Problem requirements → Give again, word for word, each line from the top of the listing through the line that holds "MARK_ARC, MARKS_PER_RADIAN = (0.26, 0.20), 260.0".

Data shown →
________________________
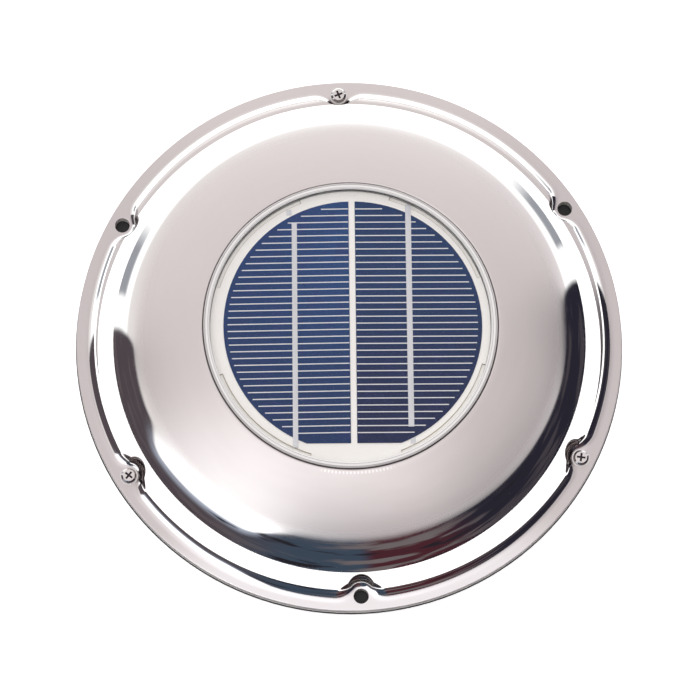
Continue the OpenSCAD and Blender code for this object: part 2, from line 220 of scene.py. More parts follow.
def metal(name, color, rough=0.25, stretch=(1, 1, 1), grain=400, depth=0.12, vary=0.06):
    """Bare or plated metal with a fine grain, drawn out along the short side of stretch."""
    mat, tree, bsdf = new_material(name)
    p = place(tree)
    bsdf.inputs["Metallic"].default_value = 1.0
    shade = noise(tree, p, grain, 3, stretch=stretch)
    tree.links.new(two_shades(tree, shade, color, vary), bsdf.inputs["Base Color"])
    uneven_gloss(tree, bsdf, p, 70, 4, max(0.02, rough - 0.05), rough + 0.08)
    bump(tree, bsdf, shade, depth, 0.00005)
    return mat


# Where the cover's finish, its painted sheen and its painted shade change: radii, heights and y in metres,
# the tilt as the normal's z
CROWN_FADE_R = (0.0795, 0.0866)
FLANGE_FADE_R, FLANGE_FADE_Z = (0.0975, 0.0985), (0.00545, 0.00570)
FLANGE_SHEEN_Y = (-0.070, -0.095)
STEEP_SHADE_TILT = (0.55, 0.42)
MARK_IN_R, MARK_OUT_R = (0.0579, 0.0582), (0.0592, 0.0588)
MARK_ARC, MARKS_PER_RADIAN = (0.26, 0.20), 260.0

STEEL_SATIN = (0.745, 0.705, 0.70), (0.775, 0.735, 0.73)
STEEL_POLISHED = (0.90, 0.895, 0.885), (0.93, 0.93, 0.92)
STEEL_STREAK = (0.70, 0.66, 0.655)
# painted shade on the flange's sides and painted sheen on its near side
STEEL_FLANGE_SIDE_SHADE = (0.66, 0.62, 0.625)
STEEL_FLANGE_NEAR_SHEEN = (0.97, 0.955, 0.97)
STEEL_MARK = (0.97, 0.95, 0.95)
# painted shade on faces steeper than the wall
STEEL_STEEP_SHADE = (0.25, 0.215, 0.215)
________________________
Written solution →
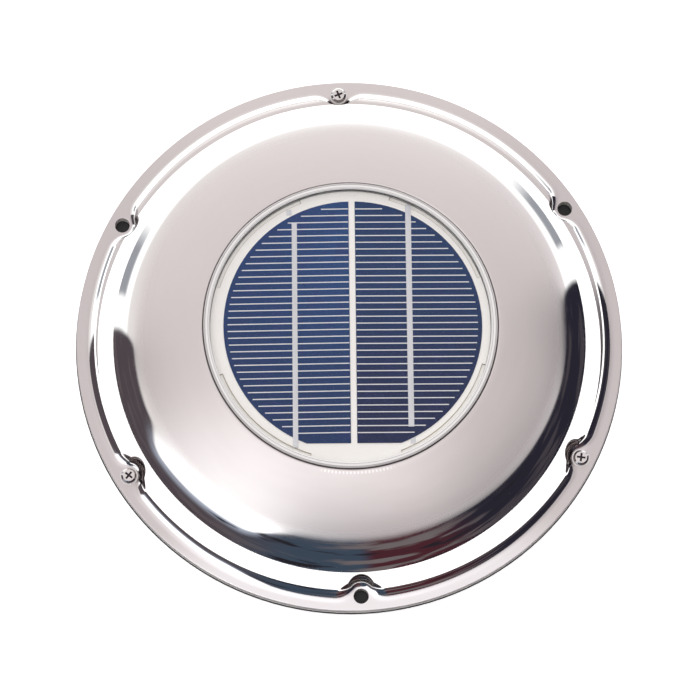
Continue the OpenSCAD and Blender code for this object: part 2, from line 220 of scene.py. More parts follow.
def metal(name, color, rough=0.25, stretch=(1, 1, 1), grain=400, depth=0.12, vary=0.06):
    """Bare or plated metal with a fine grain, drawn out along the short side of stretch."""
    mat, tree, bsdf = new_material(name)
    p = place(tree)
    bsdf.inputs["Metallic"].default_value = 1.0
    shade = noise(tree, p, grain, 3, stretch=stretch)
    tree.links.new(two_shades(tree, shade, color, vary), bsdf.inputs["Base Color"])
    uneven_gloss(tree, bsdf, p, 70, 4, max(0.02, rough - 0.05), rough + 0.08)
    bump(tree, bsdf, shade, depth, 0.00005)
    return mat


# Where the cover's finish, its painted sheen and its painted shade change: radii, heights and y in metres,
# the tilt as the normal's z
CROWN_FADE_R = (0.0795, 0.0866)
FLANGE_FADE_R, FLANGE_FADE_Z = (0.0975, 0.0985), (0.00545, 0.00570)
FLANGE_SHEEN_Y = (-0.070, -0.095)
STEEP_SHADE_TILT = (0.55, 0.42)
MARK_IN_R, MARK_OUT_R = (0.0579, 0.0582), (0.0592, 0.0588)
MARK_ARC, MARKS_PER_RADIAN = (0.26, 0.20), 260.0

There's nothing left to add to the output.